Applicants have requested me to grant a stay pending appeal to the Court of Appeals for the Fifth Circuit of a decision by the District Court ordering the busing of students within the applicant district. The application, as was proper, was first submitted to Mr. Justice Powell, the Circuit Justice for the Fifth Circuit, and denied by him. It has now been resubmitted to me. As indicated by the cases discussed in the application for stay, e. g., Columbus Board of Education v. Penick, 439 U. S. 1348 (1978), this Court has been divided for a number of years as to the constitutional propriety of busing orders. If I were casting my vote as a single Justice of this Court, rather than as an individual Justice empowered to grant a stay, I would in all likelihood not only vote to grant certiorari in the case if the Court of Appeals for the Fifth Circuit affirmed it, but would also give the most serious consideration to voting on the merits to reverse that decision.
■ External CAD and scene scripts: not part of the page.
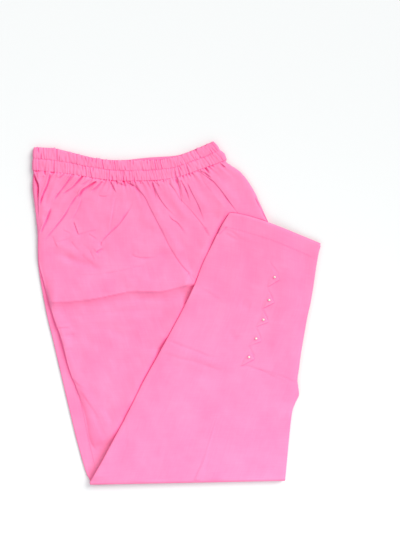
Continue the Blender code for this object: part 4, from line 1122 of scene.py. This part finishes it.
def make_tab(number, corners, material):
    """Folded cotton triangle that comes out of the side seam, its free corner a little off the cloth."""
    upper, tip, lower = corners
    out_of_seam = tip - 0.5 * (upper + lower)
    height = float(np.hypot(*out_of_seam))
    # Rows from the seam side, 2.5 mm under the panel, to the blunt free corner
    shares = np.linspace(0.0, 1.0, 33)
    out, along = np.meshgrid(shares, shares, indexing="ij")
    tucked = TAB_TUCK * out_of_seam / height
    seam_side = (upper - tucked) * along[..., None] + (lower - tucked) * (1.0 - along[..., None])
    toward_tip = TAB_POINT * out[..., None]
    plan = seam_side * (1.0 - toward_tip) + tip * toward_tip
    x, y = plan[..., 0], plan[..., 1]

    reach = TAB_REACH * out
    rim = np.minimum(np.minimum(along, 1.0 - along) * (1.05 - 0.9 * out) * 0.022, (1.0 - out) * 0.016)
    lift = TAB_LIFT * out ** 1.5
    puff = 0.0002 * value_noise(x, y, 0.009, 40 + number)
    low_edge = TAB_LOW_EDGE * (1.0 - along) ** 1.3 * smooth_step((reach - 0.0012) / 0.0035)
    thick = low_edge + (TAB_THICKNESS + puff) * smooth_step(reach / 0.007)
    leg_height = FOLD_AXIS_Z + LOWER_LEG_RADII[1] - sink(x, y)
    top = leg_height - TAB_SEAT + thick * (0.45 + 0.55 * quarter_round(1.0 - rim / TAB_RIM)) + lift
    under = np.minimum(leg_height - 0.0009 + 0.9 * lift, top - 0.0002)
    points = np.stack([np.stack((x, y, z), axis=-1) for z in (top, under)])

    index = np.arange(out.size).reshape(out.shape)
    border = np.concatenate((index[0, :-1], index[:-1, -1], index[-1, :0:-1], index[:0:-1, 0]))
    following = np.roll(border, -1)
    walls = np.stack((border, following, following + out.size, border + out.size), axis=-1)
    faces = np.concatenate((grid_faces(index)[:, ::-1], grid_faces(index) + out.size, walls))
    uv = np.stack((points[..., 0] + points[..., 1], points[..., 1] - points[..., 0]), axis=-1)
    mesh = cloth_mesh(f"tab_{number}_cloth", points, faces, uv)
    mesh.set_sharp_from_angle(angle=math.radians(60))
    weld(mesh)
    piece = add_piece(f"tab_{number}_cloth", mesh, material, "tab_cloth", f"tab_{number}")


def make_bead(number, pearl, thread_material):
    """Pearl bead, a little flattened at its holes, with the loop of thread that holds it."""
    node_low, node_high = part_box(f"bead_{number}")
    centre = (Vector(node_low) + Vector(node_high)) / 2 + Vector(PEARL_SHIFT)
    radius = 0.5 * PEARL_DIAMETER
    angle = math.radians(25 + 23 * number)
    bm = bmesh.new()
    bmesh.ops.create_uvsphere(bm, u_segments=40, v_segments=24, radius=radius)
    for vert in bm.verts:
        vert.co.z *= 0.97 - 0.10 * max(0.0, abs(vert.co.z) / radius - 0.93) / 0.07
        x, y, z = vert.co
        vert.co = (z * math.cos(angle) - y * math.sin(angle), z * math.sin(angle) + y * math.cos(angle), x)
        vert.co += centre
    mesh = bpy.data.meshes.new(f"bead_{number}_pearl")
    bm.to_mesh(mesh)
    bm.free()
    mesh.shade_smooth()
    add_piece(f"bead_{number}_pearl", mesh, pearl, "bead", f"bead_{number}")

    direction = Vector((math.cos(angle), math.sin(angle), 0.0))
    route = []
    for t in np.linspace(-1.0, 1.0, 13):
        reach = THREAD_REACH * math.sin(t * math.pi / 2)
        drop = THREAD_DROP * abs(t) ** 6
        route.append(centre + direction * reach - Vector((0.0, 0.0, drop)))
    thread = tube_mesh(f"bead_{number}_thread", [route], BEAD_THREAD)
    add_piece(f"bead_{number}_thread", thread, thread_material, "tab_cloth")


def tube_mesh(name, routes, radius):
    """Round threads along several routes, as one mesh."""
    vertices, faces = [], []
    sides = 6
    for route in routes:
        start, last = len(vertices), len(route) - 1
        for k, point in enumerate(route):
            ahead = route[min(k + 1, last)] - route[max(k - 1, 0)]
            ahead.normalize()
            across = ahead.cross(Vector((0.0, 0.0, 1.0)))
            across.normalize()
            up = across.cross(ahead)
            taper = 0.55 if k in (0, last) else 1.0
            for side in range(sides):
                angle = 2.0 * math.pi * side / sides
                vertices.append(point + (across * math.cos(angle) + up * math.sin(angle)) * radius * taper)
        for ring in range(start, start + last * sides, sides):
            for side in range(sides):
                a, b = ring + side, ring + (side + 1) % sides
                faces.append((a, b, b + sides, a + sides))
        faces.append(tuple(start + side for side in reversed(range(sides))))
        faces.append(tuple(start + last * sides + side for side in range(sides)))
    mesh = bpy.data.meshes.new(name)
    mesh.from_pydata(vertices, [], faces)
    mesh.shade_smooth()
    return mesh


def stitch_routes(path, length, gap, rise):
    """Short raised stitches along a path of points."""
    points = np.array(path)
    distance = running_length(points[:, :2])
    routes = []
    place = gap
    while place + length < distance[-1]:
        route = []
        for t in np.linspace(0.0, 1.0, 5):
            x, y, z = (np.interp(place + t * length, distance, points[:, axis]) for axis in range(3))
            route.append(Vector((x, y, z + rise * math.sin(math.pi * t) - STITCH_SEAT)))
        routes.append(route)
        place += length + gap
    return routes


def make_floor():
    """Pale plain floor, as in a studio."""
    half = 4.0
    mesh = bpy.data.meshes.new("floor")
    mesh.from_pydata([(-half, -half, 0.0), (half, -half, 0.0), (half, half, 0.0), (-half, half, 0.0)], [],
                     [(0, 1, 2, 3)])
    mesh.materials.append(shader_of("floor_paper", {
        "Base Color": FLOOR_COLOUR, "Roughness": 0.9, "Specular IOR Level": 0.1})[0])
    floor = add_object("floor", mesh)
    floor.location.z = -0.0002


def make_light():
    """Even studio light: a bright room, one wide soft sun from the upper right, and two small fills."""
    world = bpy.data.worlds.new("studio")
    bpy.context.scene.world = world
    world.use_nodes = True
    background = world.node_tree.nodes["Background"]
    background.inputs["Color"].default_value = (0.98, 1.0, 1.06, 1.0)
    background.inputs["Strength"].default_value = 0.74
    bpy.context.scene.view_settings.view_transform = "Standard"

    lamp = bpy.data.lights.new("key", "SUN")
    lamp.angle = math.radians(38.0)
    lamp.energy = 2.98
    lamp.color = (1.0, 0.998, 0.94)
    direction = Vector((-0.58, -0.525, -0.62))
    sun = add_object("key", lamp)
    sun.location = -2.0 * direction
    sun.rotation_euler = direction.to_track_quat("-Z", "Y").to_euler()
    for name, place, size, energy in (("fill_right", (0.20, -0.34, 0.36), 0.35, 0.62),
                                      ("fill_left", (-0.26, -0.20, 0.46), 0.40, 0.36)):
        lamp = bpy.data.lights.new(name, "AREA")
        lamp.size = size
        lamp.energy = energy
        add_object(name, lamp).location = place


def make_camera():
    """Camera straight above, framed as in the photograph."""
    camera = bpy.data.cameras.new("camera")
    camera.lens = 80.0
    camera.sensor_width = 36.0
    camera.clip_end = 20.0
    distance = camera.lens / camera.sensor_width * PHOTO_HEIGHT * PIXEL
    holder = add_object("camera", camera)
    holder.location = ((0.5 * PHOTO_WIDTH - ORIGIN_PIXEL[0]) * PIXEL,
                       (ORIGIN_PIXEL[1] - 0.5 * PHOTO_HEIGHT) * PIXEL, distance)
    bpy.context.scene.camera = holder


def main():
    """Materials, then every sewn piece, then the studio."""
    cotton = cotton_material("pink_cotton", COTTON_TONES)
    band_cotton = cotton_material("pink_waistband_cotton", BAND_TONES)
    tab_cotton = cotton_material("pink_tab_cotton", TAB_TONES)
    thread = cotton_material("pink_thread", THREAD_TONES)
    pearl = pearl_material()

    upper = leg_lines(UPPER_LEG_BODY, UPPER_LEG_TURNED_UP, FINE_BODY, COARSE_TURNED_UP, 8)
    lower = leg_lines(LOWER_LEG_BODY, LOWER_LEG_TURNED_UP, COARSE_BODY, FINE_TURNED_UP, 20)
    for side in ("front", "back"):
        make_panel("left_leg", side, upper, cotton)
    routes = []
    for side in ("front", "back"):
        routes += stitch_routes(make_panel("right_leg", side, lower, cotton), *HEM_STITCH)
    add_piece("hem_stitches", tube_mesh("hem_stitches", routes, HEM_THREAD), thread, "leg_cloth")
    ridge = make_waistband(band_cotton)
    stitches = tube_mesh("waistband_stitches", stitch_routes(ridge, *BAND_STITCH), BAND_THREAD)
    add_piece("waistband_stitches", stitches, thread, "waistband")
    for number, corners in enumerate(TABS, start=1):
        make_tab(number, corners, tab_cotton)
        make_bead(number, pearl, thread)
    make_floor()
    make_light()
    make_camera()


main()
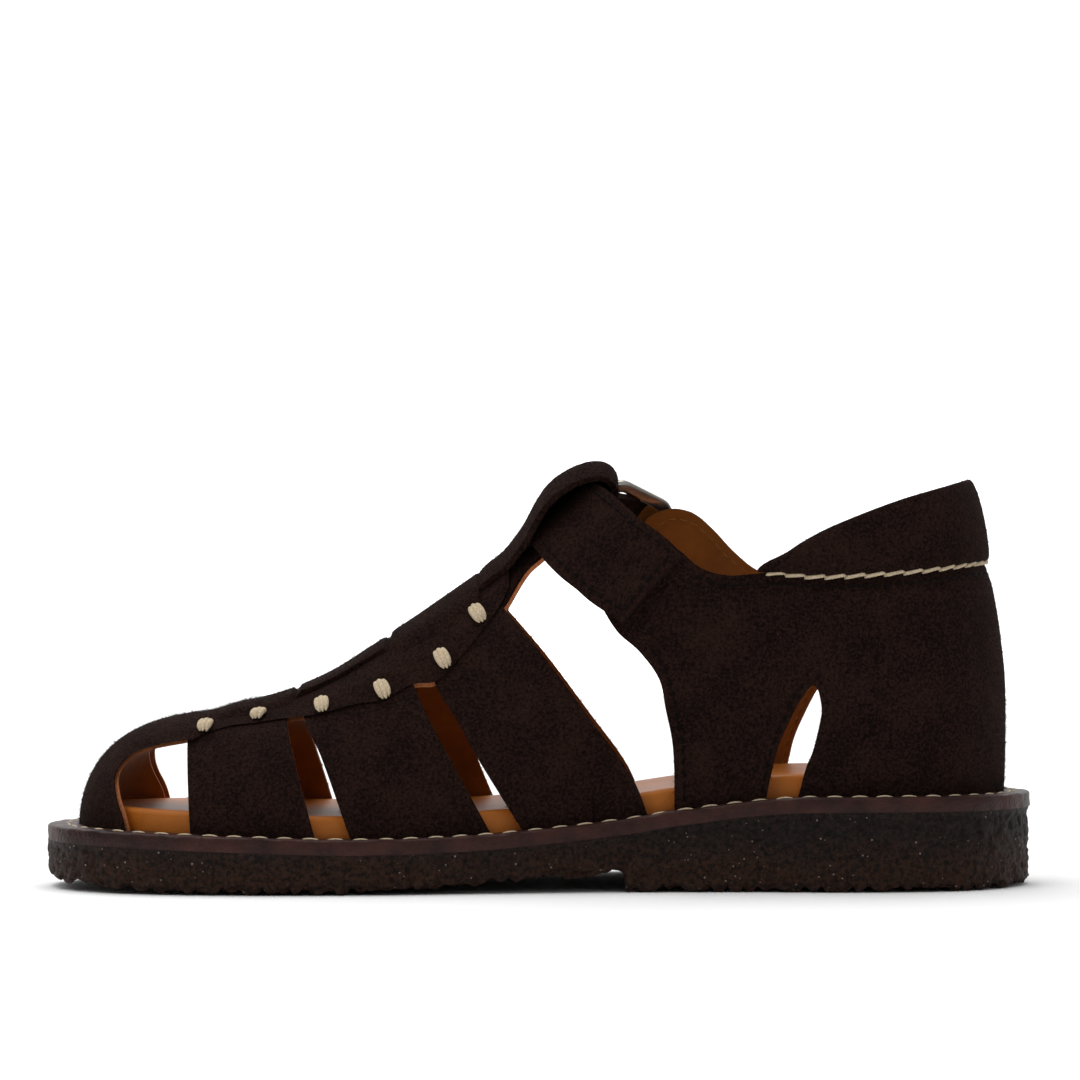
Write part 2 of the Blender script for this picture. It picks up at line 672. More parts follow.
def crepe_rubber(colours, sizes):
    """Natural crepe, pressed and cut: lumpy, satin in its hollows, with light and orange crumbs."""
    material, tree, shader = new_material("crepe_rubber_pressed")
    place = add_node(tree, "ShaderNodeTexCoord").outputs["Object"]
    lumps = add_node(tree, "ShaderNodeTexNoise", {
        "Vector": place, "Scale": 1 / (0.9 * MM), "Detail": 8.0, "Roughness": 0.75})
    height = add_node(tree, "ShaderNodeSeparateXYZ", {"Vector": place})
    # The worn, warmer zone at the ground has a wavy upper limit.
    wave = add_node(tree, "ShaderNodeTexNoise", {
        "Vector": place, "Scale": 1 / (14 * MM), "Detail": 3.0})
    shift = add_node(tree, "ShaderNodeMath", {0: wave.outputs[0], 1: 0.012}, operation="MULTIPLY")
    level = add_node(tree, "ShaderNodeMath", {0: height.outputs["Z"], 1: shift.outputs[0]},
                     operation="SUBTRACT")
    band = add_node(tree, "ShaderNodeMapRange", {
        "Value": level.outputs[0], "From Min": -2 * MM, "From Max": sizes.heel_seat * 0.35,
        "To Min": 0.0, "To Max": 1.0})
    tone = add_node(tree, "ShaderNodeMixRGB", {
        "Fac": band.outputs[0], "Color1": to_linear(colours.crepe_warm),
        "Color2": to_linear(colours.crepe)})
    hollows = add_node(tree, "ShaderNodeValToRGB", {"Fac": lumps.outputs[0]})
    set_ramp(hollows, [(0.4, to_linear("#3a3a3a")), (0.58, to_linear("#ffffff"))])
    mottled = add_node(tree, "ShaderNodeMixRGB", {
        "Fac": 1.0, "Color1": tone.outputs[0], "Color2": hollows.outputs[0]},
        blend_type="MULTIPLY")
    # Crumbs of lighter rubber, up to 0.4 mm across and about 1.5 mm apart.
    crumbs, cell = specks(tree, place, 1.3 * MM, 1, 0.35, 0.17)
    crumb = add_node(tree, "ShaderNodeValToRGB", {"Fac": cell})
    set_ramp(crumb, [(0.35, to_linear("#7a3c1c")), (0.75, to_linear("#8d8178"))])
    speckled = add_node(tree, "ShaderNodeMixRGB", {
        "Fac": crumbs, "Color1": mottled.outputs[0], "Color2": crumb.outputs[0]})
    surface(tree, shader, speckled.outputs[0], lumps.outputs[0], 1.0, 1.1 * MM,
            {"Roughness": 0.6, "Specular IOR Level": 0.2})
    return material


def waxed_thread(name, colour):
    """Twisted linen thread, waxed: slightly hairy with fine slanting strands."""
    material, tree, shader = new_material(name)
    place = add_node(tree, "ShaderNodeTexCoord").outputs["Object"]
    strands = add_node(tree, "ShaderNodeTexNoise", {
        "Vector": place, "Scale": 1 / (0.35 * MM), "Detail": 3.0, "Roughness": 0.6})
    tone = two_tones(tree, strands, colour, 0.6, 0.3, 0.62)
    surface(tree, shader, tone, strands.outputs[0], 0.5, 0.15 * MM,
            {"Roughness": 0.8, "Specular IOR Level": 0.1})
    return material


def satin_steel(colours):
    """Stamped steel, satin polished: bright, with faint rubbing marks."""
    material, tree, shader = new_material("steel_stamped_satin")
    place = add_node(tree, "ShaderNodeTexCoord").outputs["Object"]
    marks = add_node(tree, "ShaderNodeTexNoise", {
        "Vector": place, "Scale": 1 / (0.8 * MM), "Detail": 5.0, "Roughness": 0.6})
    rough = add_node(tree, "ShaderNodeMapRange", {
        "Value": marks.outputs[0], "To Min": 0.22, "To Max": 0.4})
    tone = two_tones(tree, marks, colours.steel, 0.8, 0.3, 0.7)
    tree.links.new(tone, shader.inputs["Base Color"])
    tree.links.new(rough.outputs[0], shader.inputs["Roughness"])
    shader.inputs["Metallic"].default_value = 1.0
    return material


def studio_paper(colours, glow):
    """Matt white studio paper; the backdrop has a light behind it, so that it stays white."""
    material, _, shader = new_material("studio_paper_matt")
    shader.inputs["Emission Color"].default_value = (1, 1, 1, 1)
    shader.inputs["Emission Strength"].default_value = glow
    shader.inputs["Base Color"].default_value = to_linear(colours.floor)
    shader.inputs["Roughness"].default_value = 1.0
    shader.inputs["Specular IOR Level"].default_value = 0.0
    return material


shop = {}


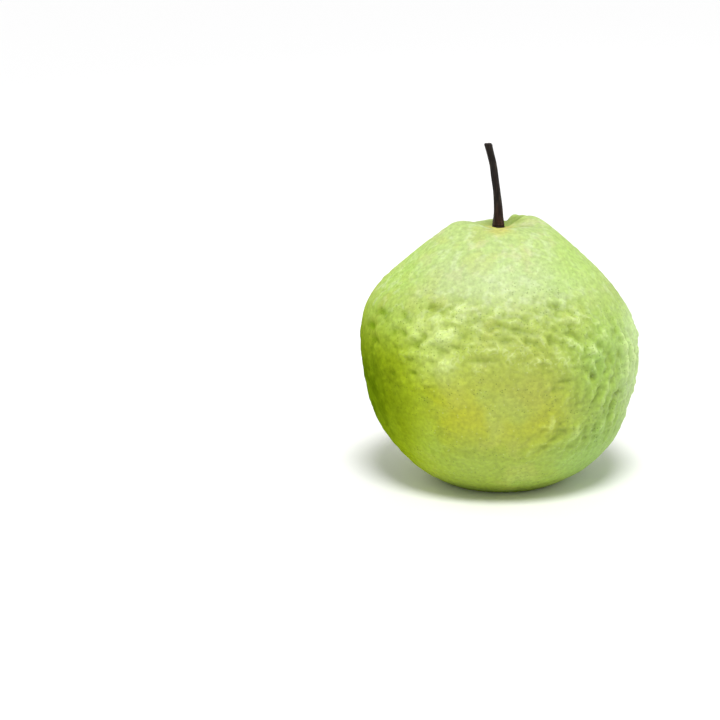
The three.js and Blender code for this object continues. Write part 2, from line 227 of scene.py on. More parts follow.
def spline(points, t):
    """A uniform Catmull-Rom curve through the points, at shares t of their count."""
    points = np.asarray(points, float)
    last = len(points) - 1
    start = np.minimum(np.floor(t * last).astype(int), last - 1)
    w = (t * last - start)[:, None]
    before, here = points[np.maximum(start - 1, 0)], points[start]
    there, after = points[start + 1], points[np.minimum(start + 2, last)]
    leave, arrive = (there - before) / 2, (after - here) / 2
    cubic = (2 * here - 2 * there + leave + arrive) * w ** 3
    square = (-3 * here + 3 * there - 2 * leave - arrive) * w ** 2
    return cubic + square + leave * w + here


SECTION = np.array(MERIDIAN) * (BODY_WIDTH / 2, BODY_HEIGHT)
STEPS = np.linspace(0, 1, 201)  # fine enough to measure along the section
TRACED = spline(SECTION, STEPS)
DISTANCE = np.r_[0, np.cumsum(np.linalg.norm(np.diff(TRACED, axis=0), axis=1))]
SKIN_LENGTH = DISTANCE[-1]
SLOPE_REACH = 1e-4 * SKIN_LENGTH  # each way, to measure the section's slope
POLE_REACH = 0.01  # within it the skin is level


def on_section(down):
    """Distance from the axis and height of the plain body, at distances down its skin."""
    return spline(SECTION, np.interp(down, DISTANCE, STEPS))


def place_on_body(azimuth, down):
    """Points of the plain round body, with the directions right, downhill and outward there."""
    azimuth, down = np.broadcast_arrays(np.atleast_1d(azimuth), np.atleast_1d(down))
    at = on_section(down)
    before, after = np.maximum(down - SLOPE_REACH, 0), np.minimum(down + SLOPE_REACH, SKIN_LENGTH)
    slope = on_section(after) - on_section(before)
    slope /= np.linalg.norm(slope, axis=1, keepdims=True)
    flat = np.zeros(azimuth.shape)
    radial = np.stack([np.sin(azimuth), -np.cos(azimuth), flat], 1)
    right = np.stack([np.cos(azimuth), np.sin(azimuth), flat], 1)
    up = np.array([0, 0, 1])
    point = at[:, :1] * radial + at[:, 1:] * up
    downhill = slope[:, :1] * radial + slope[:, 1:] * up
    outward = -slope[:, 1:] * radial + slope[:, :1] * up
    return point, right, downhill, outward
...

However, as has been frequently pointed out, that is not the role of an individual or Circuit Justice in a case such as this. That obligation is to determine whether four Justices would vote to grant certiorari, to balance the so-called “stay equities,” and to give some consideration as to predicting the final outcome of the case in this Court.
For these reasons, and because Mr. Justice Powell is the Circuit Justice for the Fifth Circuit, and more familiar with the situation of any case in it than I could be, I am unwilling to “second-guess” his own denial of the application in this case. I accordingly deny the reapplication for a stay.